== Task details ==
Repeat the material exactly, leaving nothing out.

== Collected data ==
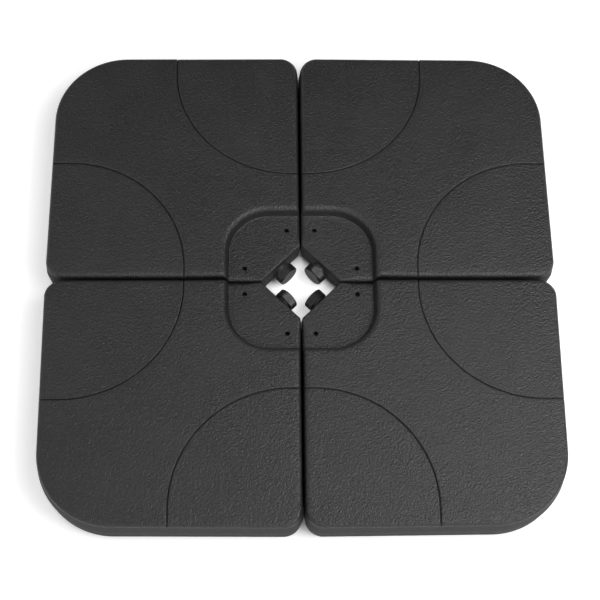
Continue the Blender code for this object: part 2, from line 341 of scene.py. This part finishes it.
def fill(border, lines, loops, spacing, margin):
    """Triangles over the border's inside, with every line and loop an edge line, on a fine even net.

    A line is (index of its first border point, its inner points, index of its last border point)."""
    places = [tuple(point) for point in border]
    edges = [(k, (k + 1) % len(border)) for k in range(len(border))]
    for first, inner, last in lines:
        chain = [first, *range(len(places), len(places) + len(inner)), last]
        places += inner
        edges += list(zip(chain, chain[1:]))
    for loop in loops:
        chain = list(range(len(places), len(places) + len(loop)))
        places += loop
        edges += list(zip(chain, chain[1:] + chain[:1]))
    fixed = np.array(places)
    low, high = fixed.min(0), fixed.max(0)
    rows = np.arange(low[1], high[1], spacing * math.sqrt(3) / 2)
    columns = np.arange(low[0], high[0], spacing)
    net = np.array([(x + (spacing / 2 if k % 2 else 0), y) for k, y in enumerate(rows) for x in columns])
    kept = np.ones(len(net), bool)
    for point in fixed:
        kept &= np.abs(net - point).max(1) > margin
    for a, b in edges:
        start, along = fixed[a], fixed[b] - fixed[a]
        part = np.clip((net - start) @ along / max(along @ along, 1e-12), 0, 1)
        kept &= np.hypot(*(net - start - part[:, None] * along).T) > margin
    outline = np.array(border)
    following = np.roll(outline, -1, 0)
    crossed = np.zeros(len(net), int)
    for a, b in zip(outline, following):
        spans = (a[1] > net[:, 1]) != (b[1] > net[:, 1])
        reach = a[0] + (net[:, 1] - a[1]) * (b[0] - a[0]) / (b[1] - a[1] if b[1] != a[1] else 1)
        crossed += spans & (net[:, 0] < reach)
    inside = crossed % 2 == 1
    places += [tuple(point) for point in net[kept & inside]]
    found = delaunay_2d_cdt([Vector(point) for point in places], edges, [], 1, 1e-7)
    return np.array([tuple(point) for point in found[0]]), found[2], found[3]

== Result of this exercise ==
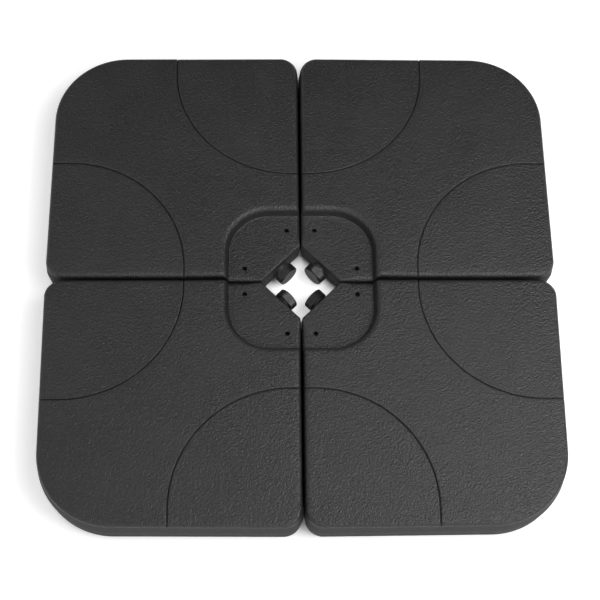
Continue the Blender code for this object: part 2, from line 341 of scene.py. This part finishes it.
def fill(border, lines, loops, spacing, margin):
    """Triangles over the border's inside, with every line and loop an edge line, on a fine even net.

    A line is (index of its first border point, its inner points, index of its last border point)."""
    places = [tuple(point) for point in border]
    edges = [(k, (k + 1) % len(border)) for k in range(len(border))]
    for first, inner, last in lines:
        chain = [first, *range(len(places), len(places) + len(inner)), last]
        places += inner
        edges += list(zip(chain, chain[1:]))
    for loop in loops:
        chain = list(range(len(places), len(places) + len(loop)))
        places += loop
        edges += list(zip(chain, chain[1:] + chain[:1]))
    fixed = np.array(places)
    low, high = fixed.min(0), fixed.max(0)
    rows = np.arange(low[1], high[1], spacing * math.sqrt(3) / 2)
    columns = np.arange(low[0], high[0], spacing)
    net = np.array([(x + (spacing / 2 if k % 2 else 0), y) for k, y in enumerate(rows) for x in columns])
    kept = np.ones(len(net), bool)
    for point in fixed:
        kept &= np.abs(net - point).max(1) > margin
    for a, b in edges:
        start, along = fixed[a], fixed[b] - fixed[a]
        part = np.clip((net - start) @ along / max(along @ along, 1e-12), 0, 1)
        kept &= np.hypot(*(net - start - part[:, None] * along).T) > margin
    outline = np.array(border)
    following = np.roll(outline, -1, 0)
    crossed = np.zeros(len(net), int)
    for a, b in zip(outline, following):
        spans = (a[1] > net[:, 1]) != (b[1] > net[:, 1])
        reach = a[0] + (net[:, 1] - a[1]) * (b[0] - a[0]) / (b[1] - a[1] if b[1] != a[1] else 1)
        crossed += spans & (net[:, 0] < reach)
    inside = crossed % 2 == 1
    places += [tuple(point) for point in net[kept & inside]]
    found = delaunay_2d_cdt([Vector(point) for point in places], edges, [], 1, 1e-7)
    return np.array([tuple(point) for point in found[0]]), found[2], found[3]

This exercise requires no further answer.